| Source excerpt |

........

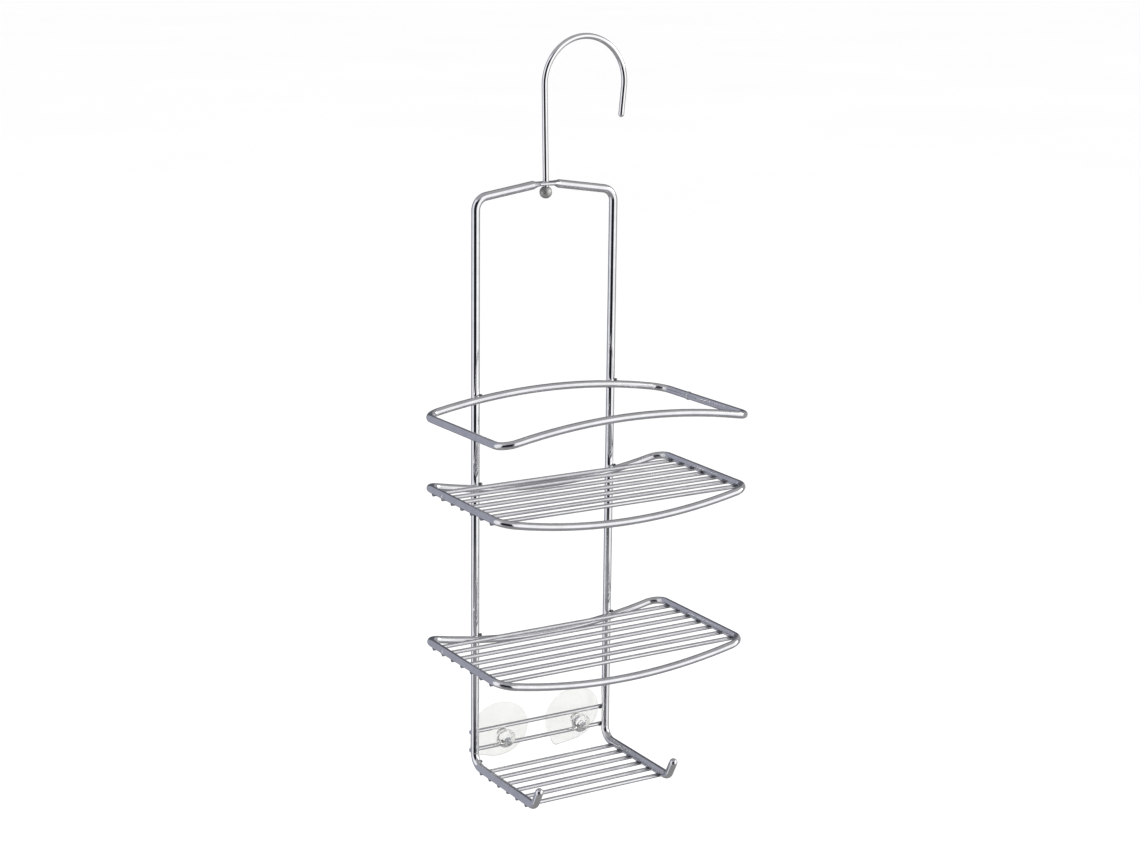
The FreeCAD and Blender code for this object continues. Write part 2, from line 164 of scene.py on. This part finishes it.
def rgb(red, green, blue):
    return (red, green, blue, 1.0)


def new_material(name):
    material = bpy.data.materials.new(name)
    material.use_nodes = True
    graph = Graph(material.node_tree)
    shader = graph.add("ShaderNodeBsdfPrincipled")
    output = graph.add("ShaderNodeOutputMaterial")
    graph.put(output.inputs["Surface"], shader.outputs[0])
    place = graph.add("ShaderNodeTexCoord").outputs["Object"]
    return material, graph, shader, place


# ---------------------------------------------------------------------------
# Materials
# ---------------------------------------------------------------------------

def plated_metal(name, light, dark, smooth, rough, slat_end_reflection=None):
    """Satin plating: cloudy tone, wipe marks, fine pits; optionally a painted dark reflection on the
    slat ends by the rails.

    The last argument is (half length of a slat, how far the painted dark reflection reaches in from
    the rails).
    """
    material, graph, shader, place = new_material(name)
    cloud = graph.noise(place, 90.0, 4.0, 0.6)
    wipe = graph.noise(place, 420.0, 3.0, 0.55)
    grain = graph.noise(place, 5200.0, 2.0, 0.5)
    tone = graph.ease(cloud, 0.35, 0.68)
    colour = graph.mix(tone, rgb(*light), rgb(*dark))
    # Painted dark reflection: the slat ends by the rails are darkened towards near-black, up to 0.75,
    # and broken up by the wipe noise.
    if slat_end_reflection:
        half_length, reach = slat_end_reflection
        split = graph.add("ShaderNodeSeparateXYZ")
        graph.put(split.inputs[0], place)
        off_middle = graph.math("ABSOLUTE", graph.math("SUBTRACT", split.outputs[0], FRAME_MIDDLE))
        painted_reflection = graph.ease(off_middle, half_length - reach, half_length, 0.0, 0.75)
        patchy_painted_reflection = graph.math("MULTIPLY", painted_reflection, graph.ease(wipe, 0.2, 0.6, 0.55, 1.0))
        colour = graph.mix(patchy_painted_reflection, colour, rgb(0.16, 0.165, 0.18))
    graph.put(shader.inputs["Base Color"], colour)
    graph.put(shader.inputs["Roughness"], graph.ease(wipe, 0.3, 0.7, smooth, rough))
    shader.inputs["Metallic"].default_value = 1.0
    pits = graph.bump(grain, 0.000002, 0.2)
    shallow = graph.add("ShaderNodeBump")
    shallow.inputs["Strength"].default_value = 0.1
    shallow.inputs["Distance"].default_value = 0.00002
    graph.put(shallow.inputs["Height"], wipe)
    graph.put(shallow.inputs["Normal"], pits)
    graph.put(shader.inputs["Normal"], shallow.outputs["Normal"])
    return material


def weld_metal():
    """Darker, rougher metal of the weld beads, with plating over burnt spots."""
    material, graph, shader, place = new_material("weld_metal")
    burn = graph.noise(place, 900.0, 4.0, 0.65)
    scale = graph.noise(place, 3800.0, 3.0, 0.6)
    spots = graph.ease(burn, 0.38, 0.62)
    burnt, plated = rgb(0.07, 0.072, 0.085), rgb(0.36, 0.365, 0.39)
    graph.put(shader.inputs["Base Color"], graph.mix(spots, burnt, plated))
    graph.put(shader.inputs["Roughness"], graph.ease(burn, 0.3, 0.7, 0.42, 0.28))
    graph.put(shader.inputs["Normal"], graph.bump(scale, 0.00008, 0.5))
    shader.inputs["Metallic"].default_value = 1.0
    return material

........

| Given instruction |
Quote the listing above from its first line to the line with "return (red, green, blue, 1.0)", inclusive, and add nothing.

| Expected answer |
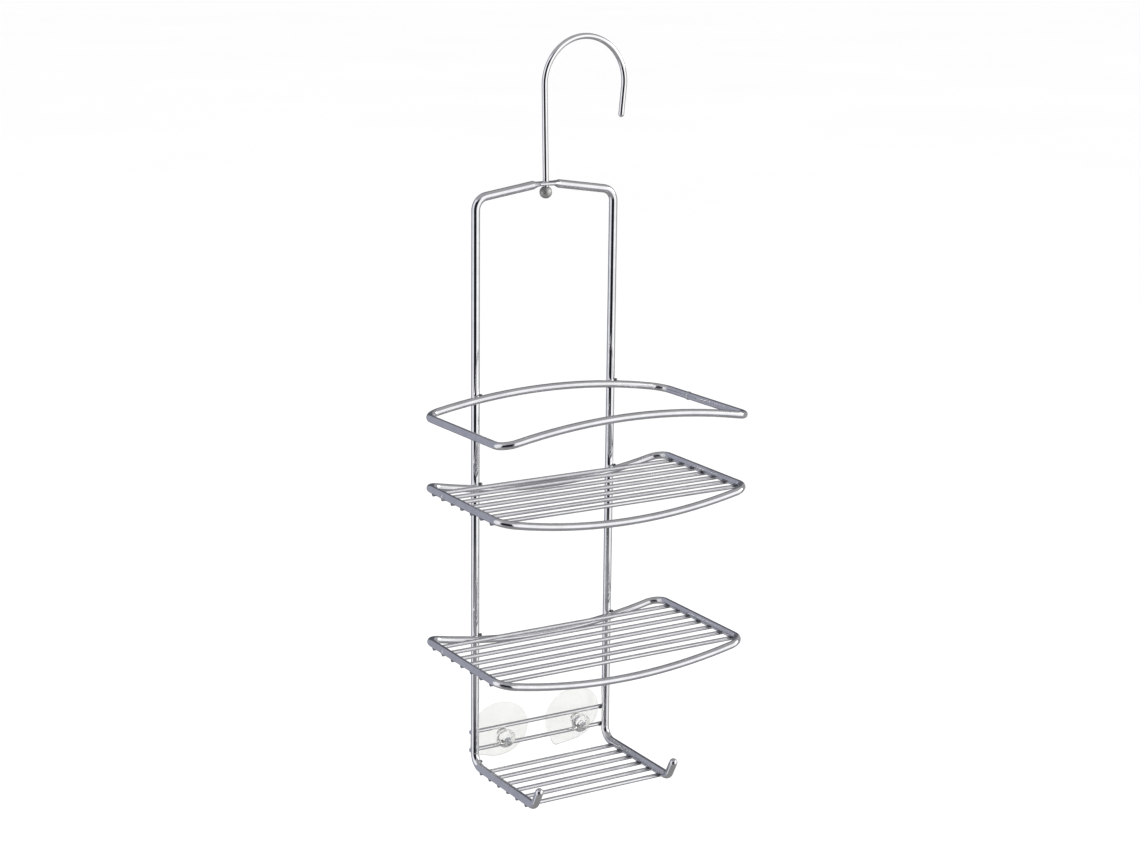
The FreeCAD and Blender code for this object continues. Write part 2, from line 164 of scene.py on. This part finishes it.
def rgb(red, green, blue):
    return (red, green, blue, 1.0)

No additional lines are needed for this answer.